Breaking up with Amazon? It’s harder than you think


Sasha Zvaners, Reporter

“So, how many of you have Prime memberships?” 

Almost every hand in the classroom goes up. Sounds fake? I assure you, it isn’t. 

It makes sense, actually: because as of July 2019, 82% of American households had an Amazon Prime account, and that number has definitely gone up since COVID-19 hit (Digital Commerce). I’ll admit, that one-day shipping is awfully convenient, and it’s saved my skin more than once. But… Do none of us find this concerning? 

It seems that just about everyone uses the site, or at the very least, knows somebody who does. A recent survey of Urbana’s students shows that nine out of ten shop on Amazon, and half of those students are using Amazon at least once every two weeks. The student body has spoken: Amazon is here to stay. 

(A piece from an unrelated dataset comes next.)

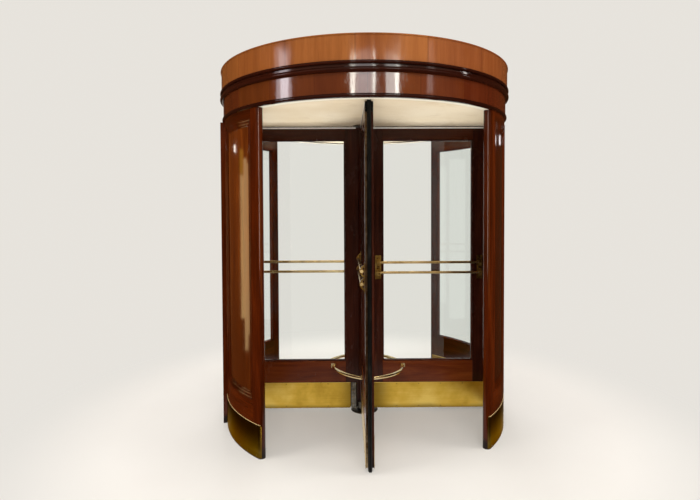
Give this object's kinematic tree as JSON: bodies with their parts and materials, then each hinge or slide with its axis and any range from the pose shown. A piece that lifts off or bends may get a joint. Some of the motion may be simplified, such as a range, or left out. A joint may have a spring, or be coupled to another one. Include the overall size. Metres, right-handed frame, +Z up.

Not everyone, though, is so infatuated with the site. 

 “Amazon is a modern necessary evil,” says Mr. Friedland, a social studies teacher here at UHS. He calls it a last resort, as he only shops on the site if he’s unable to find products elsewhere.

When I spoke to him, he touched upon Amazon’s ever-growing user base, and he finds it a bit unsettling. In his opinion, “Every dollar you spend on Amazon is a dollar to get Bezos to Mars… You vote with your dollars in this country. In my eyes, if you spend locally, the more it goes back into the community. Local businesses will grow instead of Amazon’s stock.” 

I also spoke to Neesh Patel, 12, a self-proclaimed Amazon aficionado. Yes, she has a Prime membership. And yes, in her own words, she uses it a bit too much. 

“I use it in the moment… A good word for it is impulsive.” 

Many Amazon users, Prime especially, also see themselves purchasing on a whim – a similarity throughout all UHS students interviewed. And, interestingly enough, Patel says that for all her use of the site, she’s not a fan. 

“The main route of capitalism is Amazon Prime… Everyone I know uses it. It’s concerning to me,” she says. “I love it as a consumer, but it’s the worst business to ever exist.” 

Madi Mustafa, 12, also weighed in. “I can’t stand it,” she admits. “Is it convenient? Yes. Ethics wise? Absolutely not.”  

This distaste for Amazon was, actually, a common sentiment among the interviewees, especially those who use the site the most. Nearly all of UHS uses Amazon, and nearly all of UHS can’t stand it. 

So… Why? 

Why do we keep coming back to this site, over and over again, despite how much we hate it? Why can’t we just break up and move on? 

One word: convenience

Convenience, convenience, convenience. 

In today’s world, it’s the name of the game – and nobody plays the game better than Amazon. I mean, couple up a near-perfect business model and our collective thirst for instant gratification, and it’s no wonder we’re addicted. We’re also concerned and frustrated and unsettled, but the satisfaction we get from that little brown box outweighs any and all negatives.

So no, UHS won’t be dumping Amazon any time soon. None of us will be. 

But the next time you see that condescending smirk of that little brown box, it might do you some good to consider what, exactly, the true cost of convenience is. 

I can tell you one thing: it’s not $9.99.